Vielleicht war von diesen Momenten auf dem Nachfolger immer noch leichte Spuren übrig. Ich bin aber gerade  textlich auch nachsichtiger geworden. Mag sein, dass es auch auf dem aktuellen Werk noch die eine oder andere Zeile geben mag, die man als zu kitschig oder komisch empfinden mag - neunzig Prozent aller englischsprachigen Alben haben davon noch viel mehr, aber man nimmt sie eben gelassener hin. Auf jeden Fall stört mich auf der neuesten Scheibe nichts mehr.

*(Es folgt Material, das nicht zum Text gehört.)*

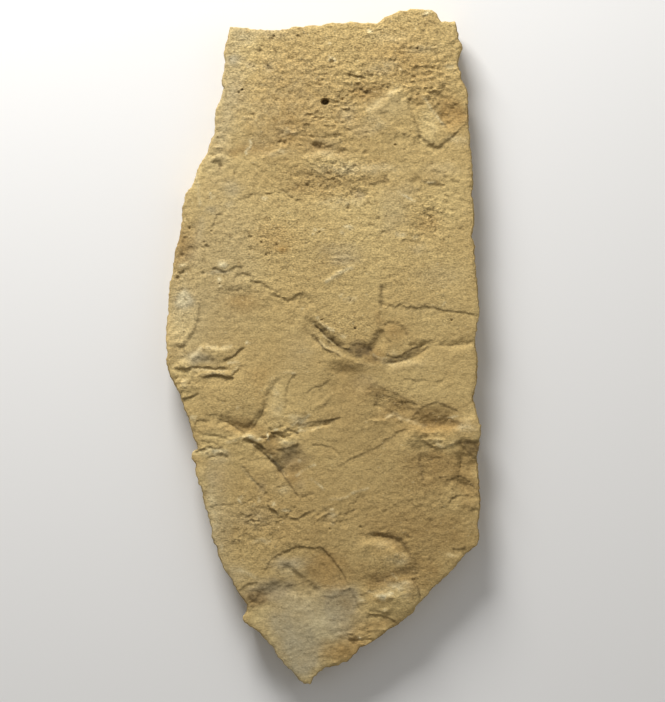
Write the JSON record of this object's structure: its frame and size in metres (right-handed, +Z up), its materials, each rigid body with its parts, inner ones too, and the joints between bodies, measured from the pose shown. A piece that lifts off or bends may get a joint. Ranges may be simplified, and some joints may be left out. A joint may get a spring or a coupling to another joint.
{
  "type": "fossil bird footprint slab",
  "caption": "Thin broken slab of ochre siltstone with shallow three-toed bird tracks pressed into its upper face, lying on its flat back.",
  "frame": {"origin": "middle of the bounding box in plan, on the surface that the flat back rests on", "axes": "+Z up out of the track face, +Y along the slab's length towards its wide end, +X across it"},
  "size_m": [0.1076, 0.2302, 0.0135],
  "materials": {
    "siltstone": "matte, grainy ochre to tan siltstone with greyer and browner patches"
  },
  "bodies": {
    "root": {"track_slab": "siltstone"}
  },
  "joints": []
}
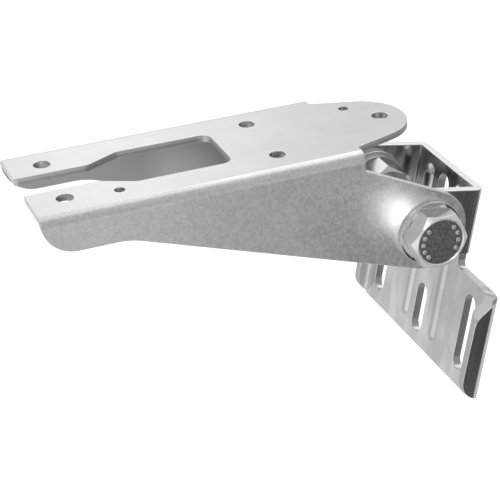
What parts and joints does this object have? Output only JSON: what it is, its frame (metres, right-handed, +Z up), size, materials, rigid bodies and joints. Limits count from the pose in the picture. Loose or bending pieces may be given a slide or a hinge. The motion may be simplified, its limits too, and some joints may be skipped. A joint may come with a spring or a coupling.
{
  "type": "hinged bow bracket",
  "caption": "Hinged stainless bow bracket: a forked channel arm that swings on stub bolts between the ears of a slotted base plate.",
  "frame": {"origin": "on the hull face of the base bracket, half way between its two middle slots", "axes": "+X forwards along the arm, away from the hull; +Y to port; +Z up"},
  "size_m": [0.2556, 0.1412, 0.1471],
  "materials": {
    "arm_steel": "satin, brushed along the arm",
    "base_steel": "polished stainless",
    "bolt_steel": "polished stainless, dull in the dish",
    "washer_steel": "satin",
    "spring_steel": "dull",
    "nut_steel": "machined",
    "thrust_plastic": "plain nylon"
  },
  "bodies": {
    "base": {"base_bracket": "base_steel", "bolt_port": "bolt_steel", "outer_washer_port": "washer_steel", "thrust_washer_port": "thrust_plastic", "inner_washer_port": "washer_steel", "spring_washer_port": "spring_steel", "nut_port": "nut_steel", "bolt_starboard": "bolt_steel", "outer_washer_starboard": "washer_steel", "thrust_washer_starboard": "thrust_plastic", "inner_washer_starboard": "washer_steel", "spring_washer_starboard": "spring_steel", "nut_starboard": "nut_steel"},
    "arm": {"arm": "arm_steel"}
  },
  "joints": [
    {"name": "arm_pivot", "type": "hinge", "parent": "base", "child": "arm", "pos_m": [0.035, 0, 0.0355], "axis": [0, 1, 0], "range_deg": [-40, 95]}
  ]
}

Im Grunde war der zweite Streich "Holon : Anamnesis" ja schon eines der besten deutschsprachigen Metal(und weit darüber hinaus)-Alben aller Zeiten.

"Holon : Agnosie" setzt einfach (haha) spielerisch, gesanglich, songwriterisch, lyrisch, produktions- und ohwurmtechnisch, überall noch ein Sahnehäubchen mehr obendrauf!

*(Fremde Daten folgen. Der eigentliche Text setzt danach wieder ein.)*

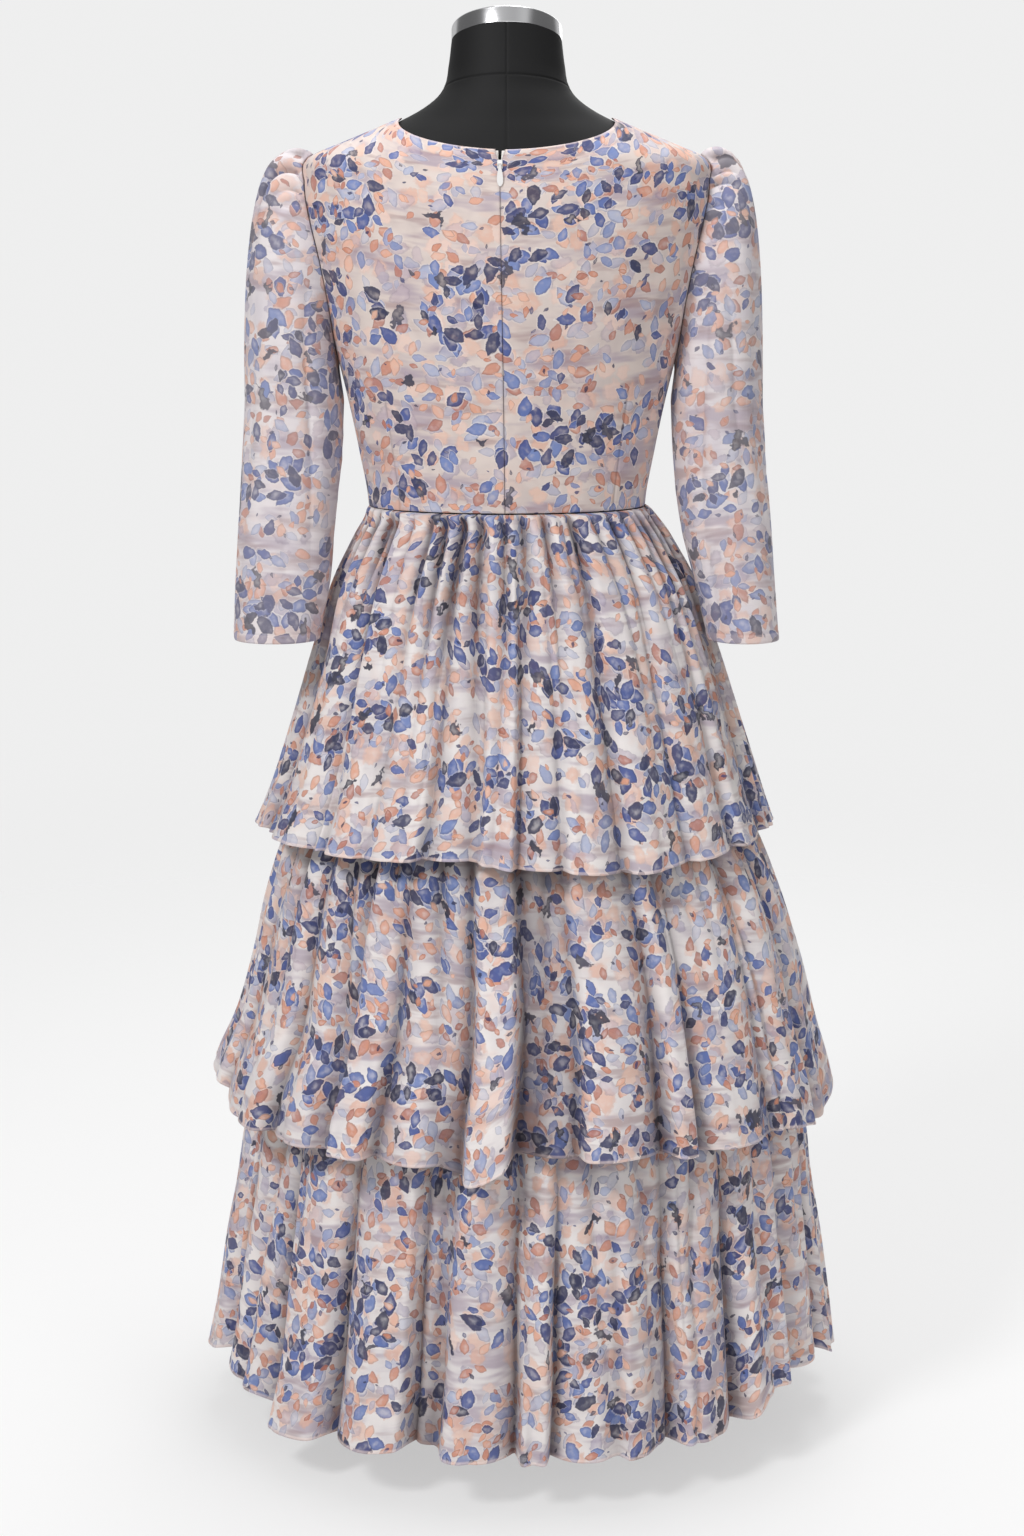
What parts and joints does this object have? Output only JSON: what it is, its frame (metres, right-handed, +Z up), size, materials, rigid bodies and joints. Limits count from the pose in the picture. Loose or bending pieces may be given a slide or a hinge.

Wer dem Vorgänger also in einer Bewertung mit Punktesystem die Höchstnote gegeben hat, für den sollte es jetzt jedenfalls ziemlich eng werden.

Was mich angeht, so gibt es dieses Jahr zwar viele Alben, die ich liebe, doch so oft wie dieses unglaubliche Ding höre ich kaum ein anderes.

Großartig, das Teil!


Und das Vinyl (plus CD) kann auch einiges.

Schaut's euch einfach an:





Die einzige Frage, die am Ende unbeantwortet bleiben muss, ist die, was denn die komplette "Holon"-Trilogie als Ganzes nun wert ist.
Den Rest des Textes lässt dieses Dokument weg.